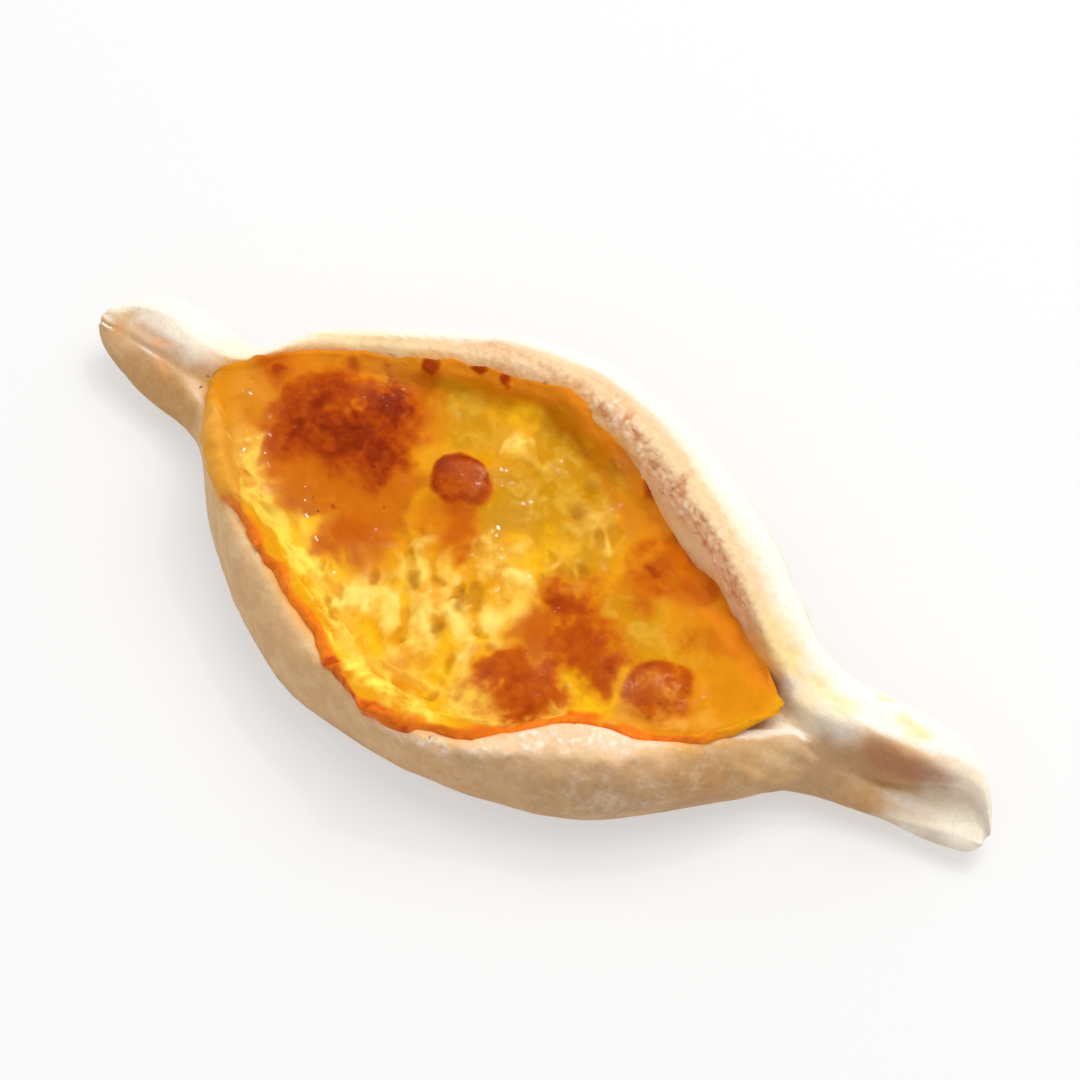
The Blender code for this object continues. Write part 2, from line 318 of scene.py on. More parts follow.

+---+

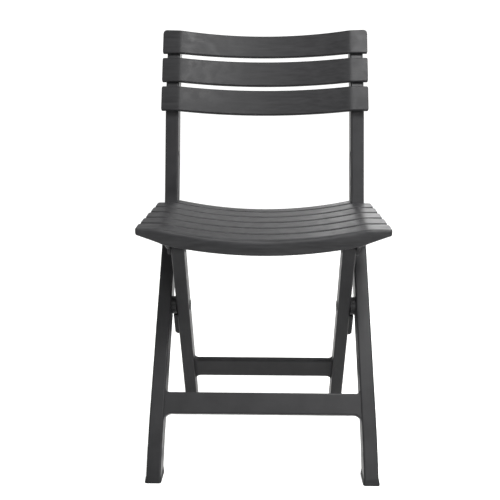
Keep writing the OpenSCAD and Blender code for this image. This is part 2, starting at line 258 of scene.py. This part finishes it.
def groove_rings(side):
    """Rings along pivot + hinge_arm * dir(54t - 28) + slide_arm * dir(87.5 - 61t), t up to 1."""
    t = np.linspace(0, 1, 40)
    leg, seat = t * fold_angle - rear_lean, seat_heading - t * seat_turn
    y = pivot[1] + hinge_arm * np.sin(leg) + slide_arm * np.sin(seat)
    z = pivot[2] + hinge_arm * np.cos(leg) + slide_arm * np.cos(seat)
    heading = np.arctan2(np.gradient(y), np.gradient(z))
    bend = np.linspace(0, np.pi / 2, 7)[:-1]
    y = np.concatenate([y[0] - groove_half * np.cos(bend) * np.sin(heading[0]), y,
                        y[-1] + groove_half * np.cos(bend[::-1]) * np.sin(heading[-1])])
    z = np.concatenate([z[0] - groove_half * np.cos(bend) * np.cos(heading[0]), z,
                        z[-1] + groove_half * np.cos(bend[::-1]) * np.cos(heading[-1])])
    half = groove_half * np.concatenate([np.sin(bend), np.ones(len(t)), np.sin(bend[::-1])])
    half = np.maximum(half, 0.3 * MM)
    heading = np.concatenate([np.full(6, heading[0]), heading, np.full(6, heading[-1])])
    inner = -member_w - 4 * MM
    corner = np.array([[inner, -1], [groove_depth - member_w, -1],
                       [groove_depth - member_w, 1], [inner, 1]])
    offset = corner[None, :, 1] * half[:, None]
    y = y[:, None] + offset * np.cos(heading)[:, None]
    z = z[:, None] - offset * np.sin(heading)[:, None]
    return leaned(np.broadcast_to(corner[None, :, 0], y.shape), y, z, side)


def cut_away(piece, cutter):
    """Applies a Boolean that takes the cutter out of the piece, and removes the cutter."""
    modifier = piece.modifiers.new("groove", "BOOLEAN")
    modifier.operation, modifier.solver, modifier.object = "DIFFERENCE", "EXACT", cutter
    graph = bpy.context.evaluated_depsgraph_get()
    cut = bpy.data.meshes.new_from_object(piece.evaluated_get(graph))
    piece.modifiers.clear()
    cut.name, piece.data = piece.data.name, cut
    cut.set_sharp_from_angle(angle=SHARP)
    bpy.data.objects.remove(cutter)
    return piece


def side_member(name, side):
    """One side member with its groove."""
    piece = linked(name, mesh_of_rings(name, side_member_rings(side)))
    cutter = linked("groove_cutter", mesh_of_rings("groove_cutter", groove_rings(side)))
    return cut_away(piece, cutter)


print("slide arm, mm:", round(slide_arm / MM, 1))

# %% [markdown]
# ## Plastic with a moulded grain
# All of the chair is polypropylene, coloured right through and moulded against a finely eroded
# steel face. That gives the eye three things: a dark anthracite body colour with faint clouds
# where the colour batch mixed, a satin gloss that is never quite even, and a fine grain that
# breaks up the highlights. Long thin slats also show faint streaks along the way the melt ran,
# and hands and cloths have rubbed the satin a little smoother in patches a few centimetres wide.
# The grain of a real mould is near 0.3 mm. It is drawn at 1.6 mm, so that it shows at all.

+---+

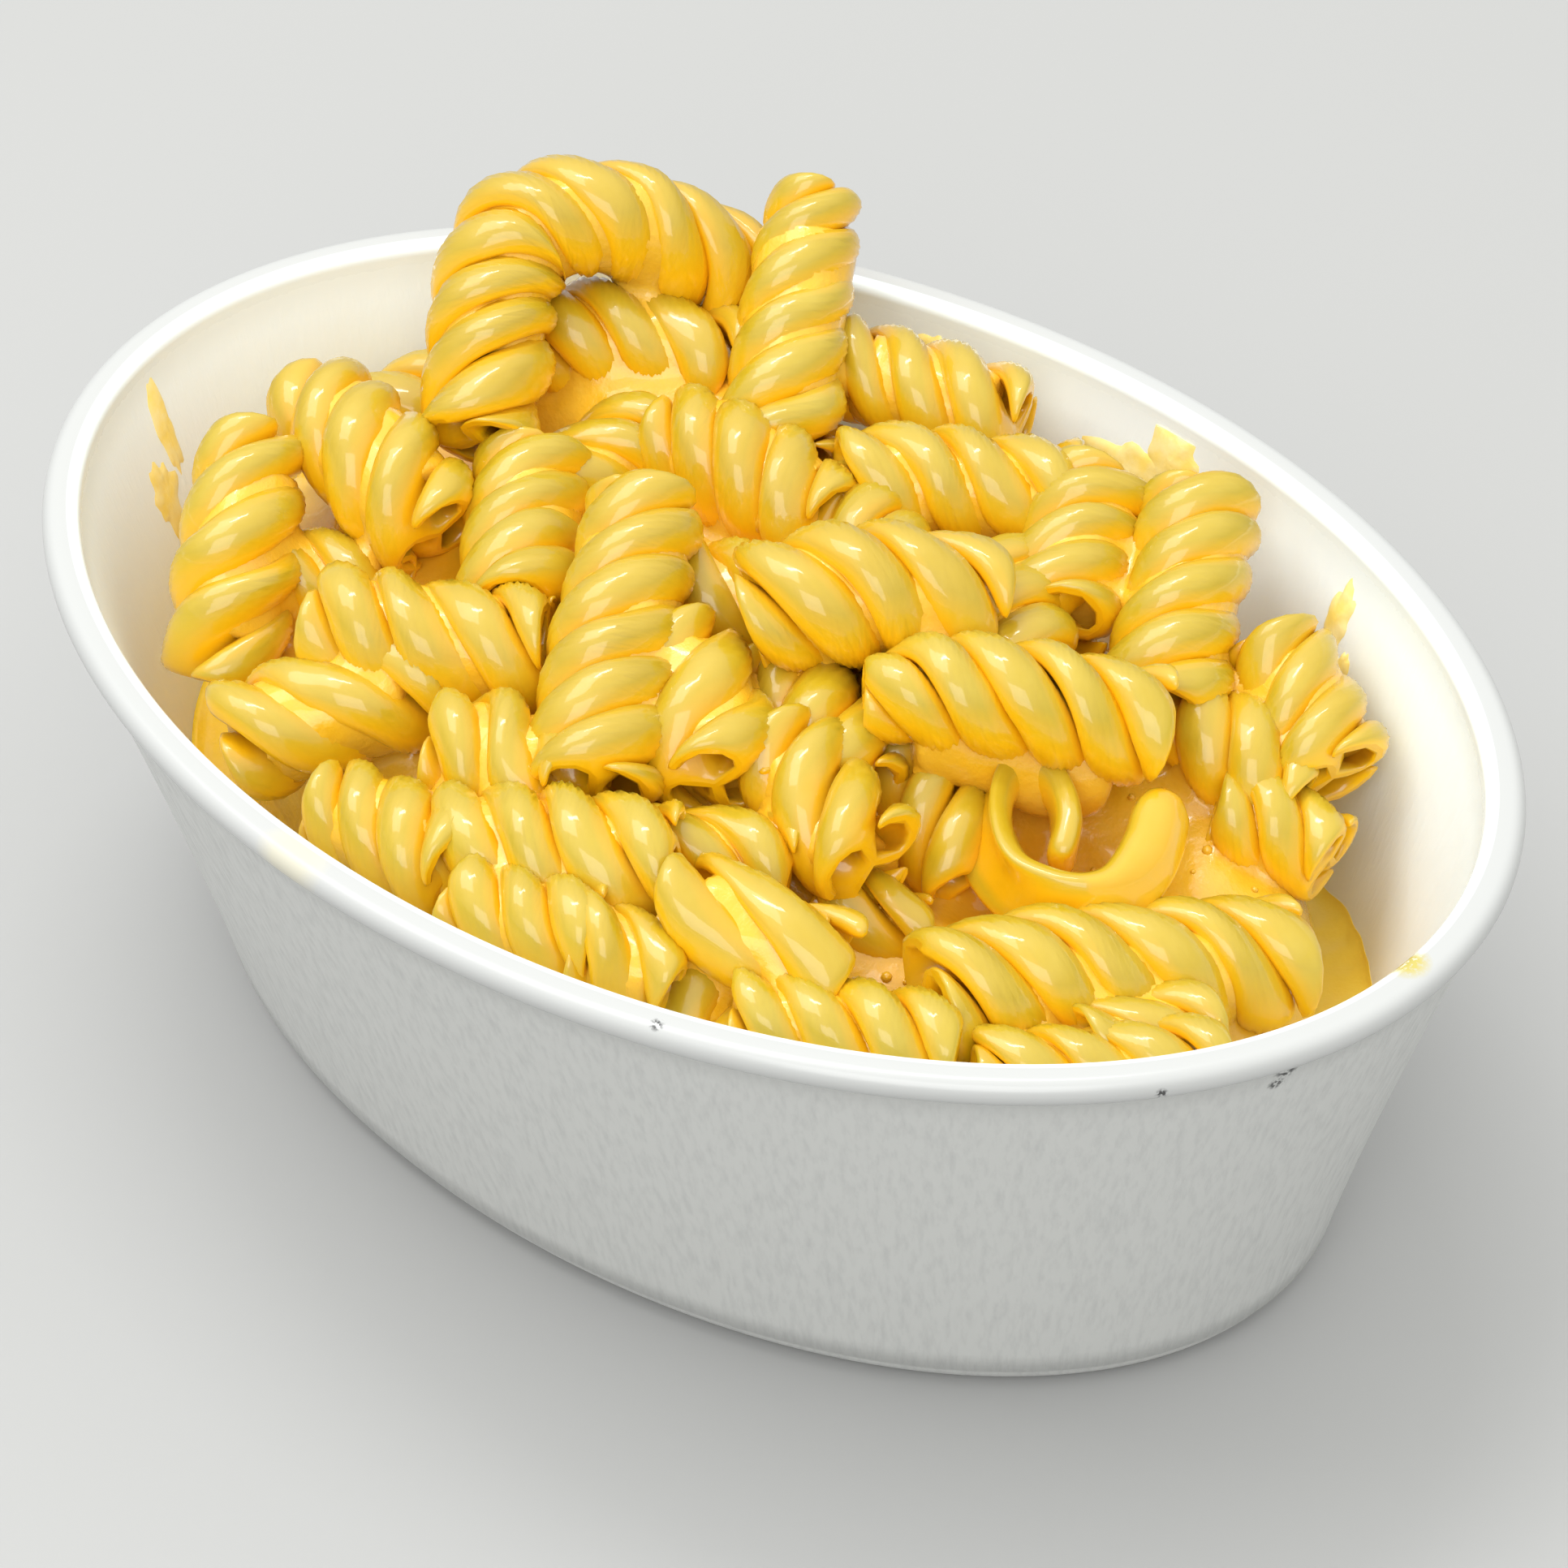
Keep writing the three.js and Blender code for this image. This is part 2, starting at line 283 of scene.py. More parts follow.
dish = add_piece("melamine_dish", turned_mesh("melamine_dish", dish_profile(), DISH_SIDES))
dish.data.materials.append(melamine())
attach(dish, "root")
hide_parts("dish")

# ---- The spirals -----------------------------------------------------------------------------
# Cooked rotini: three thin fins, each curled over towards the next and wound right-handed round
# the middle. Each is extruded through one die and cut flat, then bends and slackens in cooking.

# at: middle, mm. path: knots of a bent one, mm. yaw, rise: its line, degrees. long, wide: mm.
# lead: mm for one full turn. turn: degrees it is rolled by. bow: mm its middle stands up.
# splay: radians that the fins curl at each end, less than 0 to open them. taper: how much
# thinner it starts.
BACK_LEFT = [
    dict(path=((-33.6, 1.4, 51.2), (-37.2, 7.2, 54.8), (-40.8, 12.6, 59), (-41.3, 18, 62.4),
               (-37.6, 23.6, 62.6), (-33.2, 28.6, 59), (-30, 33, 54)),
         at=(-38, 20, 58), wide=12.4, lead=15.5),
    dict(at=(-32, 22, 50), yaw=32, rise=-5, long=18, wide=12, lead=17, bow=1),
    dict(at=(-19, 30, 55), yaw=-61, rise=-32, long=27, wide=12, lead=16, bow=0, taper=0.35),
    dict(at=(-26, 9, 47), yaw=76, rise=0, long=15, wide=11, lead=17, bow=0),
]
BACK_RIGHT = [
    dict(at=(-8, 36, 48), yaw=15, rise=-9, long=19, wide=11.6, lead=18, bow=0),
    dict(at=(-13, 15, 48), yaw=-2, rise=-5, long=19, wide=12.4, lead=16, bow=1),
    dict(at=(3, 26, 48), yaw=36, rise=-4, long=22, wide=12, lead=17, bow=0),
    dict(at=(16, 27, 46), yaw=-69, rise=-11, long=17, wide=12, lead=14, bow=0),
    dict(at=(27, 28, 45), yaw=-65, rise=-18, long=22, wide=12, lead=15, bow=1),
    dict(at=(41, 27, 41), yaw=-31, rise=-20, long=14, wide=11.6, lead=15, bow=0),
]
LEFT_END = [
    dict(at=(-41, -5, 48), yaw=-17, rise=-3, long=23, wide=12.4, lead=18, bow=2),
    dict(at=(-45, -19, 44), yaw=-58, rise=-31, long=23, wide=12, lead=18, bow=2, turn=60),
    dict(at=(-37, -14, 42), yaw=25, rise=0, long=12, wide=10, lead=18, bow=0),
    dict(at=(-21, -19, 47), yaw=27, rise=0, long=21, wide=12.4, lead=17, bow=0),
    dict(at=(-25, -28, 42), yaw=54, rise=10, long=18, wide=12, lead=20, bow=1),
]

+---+

**Set exercise:**
Extract lines where the string "Blender" occurs.

**Final result:**
The Blender code for this object continues. Write part 2, from line 318 of scene.py on. More parts follow.
Keep writing the OpenSCAD and Blender code for this image. This is part 2, starting at line 258 of scene.py. This part finishes it.
Keep writing the three.js and Blender code for this image. This is part 2, starting at line 283 of scene.py. More parts follow.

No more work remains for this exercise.